On July 9, Cohen and his lawyer appeared at U.S. Probation offices in Manhattan to review the conditions of his home confinement, which would include electronic location monitoring.
Cohen’s lawyer Jeffrey Levine has said that they were surprised to be presented at that meeting with restrictions that would bar Cohen from speaking to news reporters or to posting on social media during his release, as well as from publishing a book.
Cohen soon after was taken into custody, without warning, by Bureau of Prisons personnel and shipped back to Otisville, despite saying he would agree to the restrictions, Levine has said.
The bureau has said Cohen was remanded to prison after refusing to sign the agreement.
Cohen on Monday sued U.S. Attorney General William Barr, who oversees the Bureau of Prisons, seeking his release.
The suit said, “He is being held in retaliation for his protected speech, including drafting a book manuscript that is critical of the President — and recently making public his intention to publish that book soon, shortly before the upcoming election.”
The suit says that the demand that Cohen refrain from publishing that book infringes on his Constitutional right to free speech.
Cohen’s suit says that he began the book before arriving in Otisville last year but continued writing it in prison.
The suit notes that the Bureau of Prisons’ own policies “encourage inmates to use their leisure time for creative writing and to permit the direct mailing of all manuscripts as ordinary correspondence.”

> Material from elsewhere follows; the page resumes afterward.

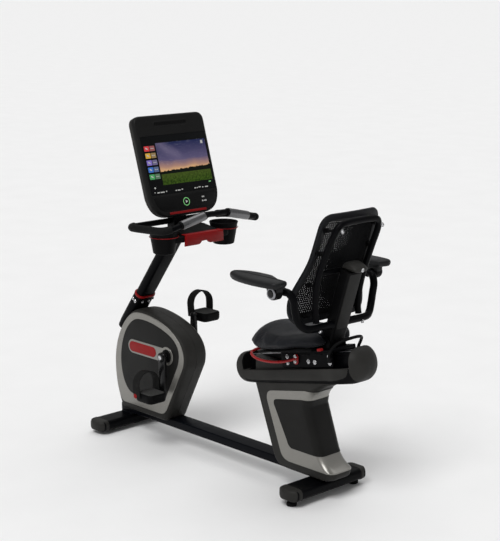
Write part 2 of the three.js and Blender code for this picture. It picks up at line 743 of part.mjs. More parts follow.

“The policy provides that ‘[a]n inmate may prepare a manuscript . . . for publication while in custody without staff approval,’ and ‘may mail a manuscript as general correspondence,'” the suit says.
Cohen’s book is expected to trash Trump, whom Cohen loyally served for years before the attorney fell under criminal investigation early in Trump’s presidency in connection with the hush money payouts.
“Mr. Cohen’s book describes Mr. Cohen’s first-hand experiences with Mr. Trump, and it provides graphic details about the President’s behavior behind closed doors,” the suit says.
“For example, the narrative describes pointedly certain anti-Semitic remarks against prominent Jewish people and virulently racist remarks against such Black leaders as President Barack Obama and Nelson Mandela.”
The suit goes on to say that as Cohen has previously stated, the book will be “unfavorable” to the president, whom Cohen called “a cheat, a liar, a conman, a racist” in congressional testimony.
“The government cannot imprison Michael Cohen for writing a book about President Trump,” said Ben Wizner, director of the Speech, Privacy, and Technology Project at the American Civil Liberties Union.
“The gag order that the government sought to impose on Mr. Cohen was an unconstitutional prior restraint, and his continued imprisonment is part of a dangerous pattern of retaliation against Trump critics.”